Generally, gross income includes compensation for services, including fringe benefits, which the employee’s employer provides. However, gross income does not include any fringe benefit that qualifies as a working condition fringe benefit. That term is defined in code section 132(d) as “any property or services provided to an employee of the employer to the extent that, if the employee paid for such property or services, such payment would be allowable as a deduction under code section 162.” The regulations provide that if, under code section 274 or any other section of the code, certain substantiation requirements must be met in order for a deduction under code section 162 to be allowable, then those substantiation requirements must be met in determining whether the property or service is excludable as a working condition fringe. Under code section 274(d)(4), no deduction will be allowed with respect to any listed property, unless the taxpayer substantiates via adequate records or through sufficient evidence corroborating the taxpayer’s own statement:
The Tax Reform Act of 1984 added special rules for “listed property” i.e. business property that was prone to personal use. Cellphones and “similar telecommunications equipment” were added to the category of listed property by the Revenue Reconciliation Act of 1989. As a result, the use of cellphones was subject to the strict recordkeeping requirements in order to be deductible. Further, strict recordkeeping was relevant in determining whether an employee’s use of employer-provided property could be excluded as a working condition fringe benefit. Consequently, the strict recordkeeping requirement is crucial for the allowance of a proper deduction for any employer and to avoid additional income to an employee using the employer-provided property.
In response to increasing pressure from businesses feeling burdened by the strict reporting requirements with respect to employer-provided cellphones, President Obama’s fiscal 2011 budget proposal called for the removal of cellphones from the listed property designation. After a number of House bills to remove cellphones from the designation of listed property stalled in the Senate because they contained controversial provisions, the Small Business Jobs Act of 2010 was passed and the president signed it into law on September 27, 2010. That act removed cellphones from the definition of listed property and the onerous recordkeeping provisions that apply to listed property. At the time, lobbyists hoped that the Treasury would confirm that employer-provided cellphones were a de minimis fringe benefit that was not subject to any reporting requirements.
On September 14, 2011, the IRS issued Notice 2011-72 to provide guidance on the treatment of employer-provided cellphones or other similar telecommunications equipment as an excludible working condition fringe benefit. For taxable years after December 31, 2009, the IRS will treat an employee’s business use and personal use of an employer-provided cellphone or other similar telecommunications equipment, provided for non-compensatory reasons related to the employer’s trade or business, as a working condition fringe benefit, generally nontaxable to the employee.
The notice provides a number of examples of non-compensatory business reasons for the cellphone to be nontaxable, such as:
On the other hand, the provision of a cellphone to promote the morale or goodwill of an employee, or to attract prospective employees or to furnish additional compensation to an employee is not considered a non-compensatory business purpose.
The notice provides that when a cellphone is provided to an employee for non-compensatory business purposes, the employee’s use of the cellphone will be treated as a working-condition fringe benefit excludable from the income of the employee.
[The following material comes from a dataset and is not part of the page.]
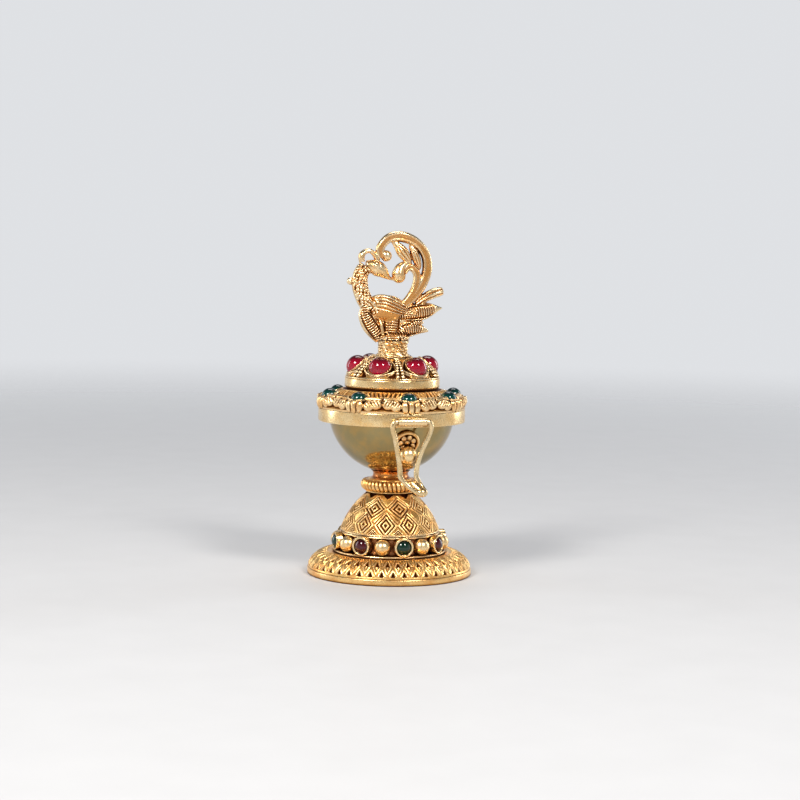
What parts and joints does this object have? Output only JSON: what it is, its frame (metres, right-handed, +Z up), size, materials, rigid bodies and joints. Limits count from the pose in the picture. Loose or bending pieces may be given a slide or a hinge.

In addition, the substantiation requirements that the employee would have to meet for a deduction under code section 162 will be deemed to be satisfied.
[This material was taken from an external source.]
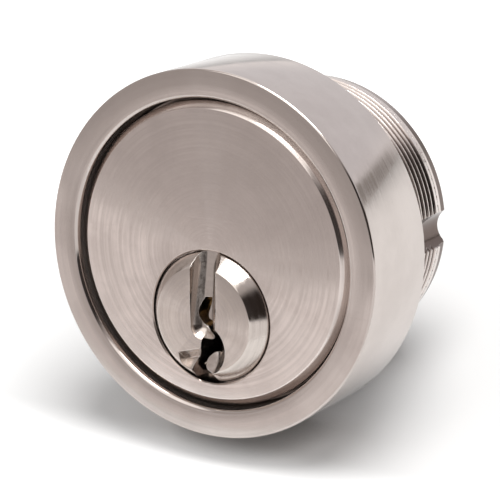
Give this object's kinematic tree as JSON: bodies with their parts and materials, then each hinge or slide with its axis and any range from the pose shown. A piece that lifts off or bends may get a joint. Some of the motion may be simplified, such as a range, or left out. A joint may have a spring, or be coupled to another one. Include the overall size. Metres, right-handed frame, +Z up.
{
  "type": "mortise cylinder",
  "caption": "Threaded mortise lock cylinder with a wide trim collar, a keyed plug below centre, pin stacks and a rear cam.",
  "frame": {"origin": "on the axis of the threaded barrel, in the plane of the collar's back face, which meets the door", "axes": "-Y is forward, out of the door, towards the key; +Z is up, with the pin stacks above the plug; +X is to the right when seen from the key side"},
  "size_m": [0.037, 0.0284, 0.037],
  "materials": {
    "nickel_plate": "nickel-plated brass, fine turned satin with polished bevels",
    "brass": "bare turned brass",
    "pin_steel": "turned steel",
    "spring_steel": "drawn spring wire",
    "screw_steel": "zinc-plated steel"
  },
  "bodies": {
    "housing": {"cylinder_body": "nickel_plate", "chamber_cap_1": "brass", "chamber_cap_2": "brass", "chamber_cap_3": "brass", "chamber_cap_4": "brass", "chamber_cap_5": "brass", "pin_spring_1": "spring_steel", "pin_spring_2": "spring_steel", "pin_spring_3": "spring_steel", "pin_spring_4": "spring_steel", "pin_spring_5": "spring_steel"},
    "collar": {"collar": "nickel_plate"},
    "plug": {"plug": "nickel_plate", "cam": "nickel_plate", "cam_screw_1": "screw_steel", "cam_screw_2": "screw_steel"},
    "key_pin_1": {"key_pin_1": "brass"},
    "driver_pin_1": {"driver_pin_1": "pin_steel"},
    "key_pin_2": {"key_pin_2": "brass"},
    "driver_pin_2": {"driver_pin_2": "pin_steel"},
    "key_pin_3": {"key_pin_3": "brass"},
    "driver_pin_3": {"driver_pin_3": "pin_steel"},
    "key_pin_4": {"key_pin_4": "brass"},
    "driver_pin_4": {"driver_pin_4": "pin_steel"},
    "key_pin_5": {"key_pin_5": "brass"},
    "driver_pin_5": {"driver_pin_5": "pin_steel"}
  },
  "joints": [
    {"name": "plug_turn", "type": "hinge", "parent": "housing", "child": "plug", "pos_m": [0, 0, -0.0063], "axis": [0, -1, 0], "continuous": true},
    {"name": "collar_spin", "type": "hinge", "parent": "housing", "child": "collar", "pos_m": [0, 0, 0], "axis": [0, -1, 0], "continuous": true},
    {"name": "key_pin_1_lift", "type": "slide", "parent": "plug", "child": "key_pin_1", "axis": [0, 0, 1], "range_m": [0, 0.0016]},
    {"name": "driver_pin_1_lift", "type": "slide", "parent": "housing", "child": "driver_pin_1", "axis": [0, 0, 1], "range_m": [0, 0.003], "stiffness_N_per_m": 80, "deforming": ["pin_spring_1"]},
    {"name": "key_pin_2_lift", "type": "slide", "parent": "plug", "child": "key_pin_2", "axis": [0, 0, 1], "range_m": [0, 0.0024]},
    {"name": "driver_pin_2_lift", "type": "slide", "parent": "housing", "child": "driver_pin_2", "axis": [0, 0, 1], "range_m": [0, 0.003], "stiffness_N_per_m": 80, "deforming": ["pin_spring_2"]},
    {"name": "key_pin_3_lift", "type": "slide", "parent": "plug", "child": "key_pin_3", "axis": [0, 0, 1], "range_m": [0, 0.0012]},
    {"name": "driver_pin_3_lift", "type": "slide", "parent": "housing", "child": "driver_pin_3", "axis": [0, 0, 1], "range_m": [0, 0.003], "stiffness_N_per_m": 80, "deforming": ["pin_spring_3"]},
    {"name": "key_pin_4_lift", "type": "slide", "parent": "plug", "child": "key_pin_4", "axis": [0, 0, 1], "range_m": [0, 0.002]},
    {"name": "driver_pin_4_lift", "type": "slide", "parent": "housing", "child": "driver_pin_4", "axis": [0, 0, 1], "range_m": [0, 0.003], "stiffness_N_per_m": 80, "deforming": ["pin_spring_4"]},
    {"name": "key_pin_5_lift", "type": "slide", "parent": "plug", "child": "key_pin_5", "axis": [0, 0, 1], "range_m": [0, 0.0016]},
    {"name": "driver_pin_5_lift", "type": "slide", "parent": "housing", "child": "driver_pin_5", "axis": [0, 0, 1], "range_m": [0, 0.003], "stiffness_N_per_m": 80, "deforming": ["pin_spring_5"]}
  ]
}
There are still a number of remaining questions. What if the cellphone is provided with a bundle of services, e.g. voice and data, and only one of the services is necessary for business reasons? Does the notice apply to the provision of a Wi-Fi only tablet device and do substantial business reasons exist for the employee to have the device? The IRS could determine that such a device is more akin to a laptop, and therefore subject to the substantiation requirements. Further, what if the tablet has 3G or 4G capability only? Does that capability make the tablet more like other similar telecommunications equipment? The notice appears to apply only to the provision of a cellphone or other similar telecommunications equipment, rather than to the reimbursement of the employee for such personally owned devices. The answers to these questions will depend upon how the IRS interprets “other similar telecommunications equipment.”
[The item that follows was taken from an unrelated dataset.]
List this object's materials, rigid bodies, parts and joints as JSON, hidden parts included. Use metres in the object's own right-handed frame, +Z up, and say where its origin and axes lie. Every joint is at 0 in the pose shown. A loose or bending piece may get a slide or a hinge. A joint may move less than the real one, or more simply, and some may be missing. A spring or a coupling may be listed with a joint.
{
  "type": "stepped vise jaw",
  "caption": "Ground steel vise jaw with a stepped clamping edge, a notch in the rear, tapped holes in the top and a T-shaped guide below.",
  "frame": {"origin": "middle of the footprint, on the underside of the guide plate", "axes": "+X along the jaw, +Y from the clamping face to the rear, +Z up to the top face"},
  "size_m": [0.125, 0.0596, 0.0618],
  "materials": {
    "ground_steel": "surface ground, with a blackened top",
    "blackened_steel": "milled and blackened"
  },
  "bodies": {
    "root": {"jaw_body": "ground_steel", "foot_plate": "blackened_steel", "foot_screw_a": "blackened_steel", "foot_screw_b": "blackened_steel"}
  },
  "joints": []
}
Simultaneously with the issuance of the notice, the IRS Memorandum SBSE-04-0911-083 issued to its examiners that contained a similar administrative approach to cash allowances or reimbursements for work-related use of personally owned cellphones. Although the approach is similar to the notice in determining non-compensatory business reasons, the memo provides additional specifications for reimbursements. Those additional specifications are that the type of cellphone coverage must be related to the business needs of the employer and the reimbursement must be reasonably calculated so as not to exceed the employee’s costs. Overall, the reimbursement must not be a substitute for a portion of the employee’s regular wages and must not be an arrangement that replaces a portion of the employee’s previous wages. Also, examiners are cautioned to examine more closely reimbursement arrangements that allow for reimbursement of unusual or excessive expenses. As examples of unusual or excessive expenses, the memo lists reimbursement for international or satellite cellphone coverage in which the employer’s customers are all in the local geographic area or in which the reimbursements deviate significantly from the normal course of cellphone use in the employer’s business.
As in the notice there are a number of unanswered questions. The memo appears to apply only to reimbursements or cash allowances for personally owned cellphones and does not include any reference to “other similar telecommunications equipment.” This presents the question of whether the memo covers reimbursement for non-voice e-mail or Internet service of a personally owned telecommunication device.
What is clear from the notice and memo is that the personal use and business use of employer-provided cellphones that an employer provides for non-compensatory business reasons or the reimbursement for personally owned cellphones used for business and personal reasons will not be taxable to the employee and that the employee is relieved from the substantiation requirements. We will have to wait and see whether employer-provided Wi-Fi tablet devices or the reimbursement for such devices will fall within either the notice or the memo.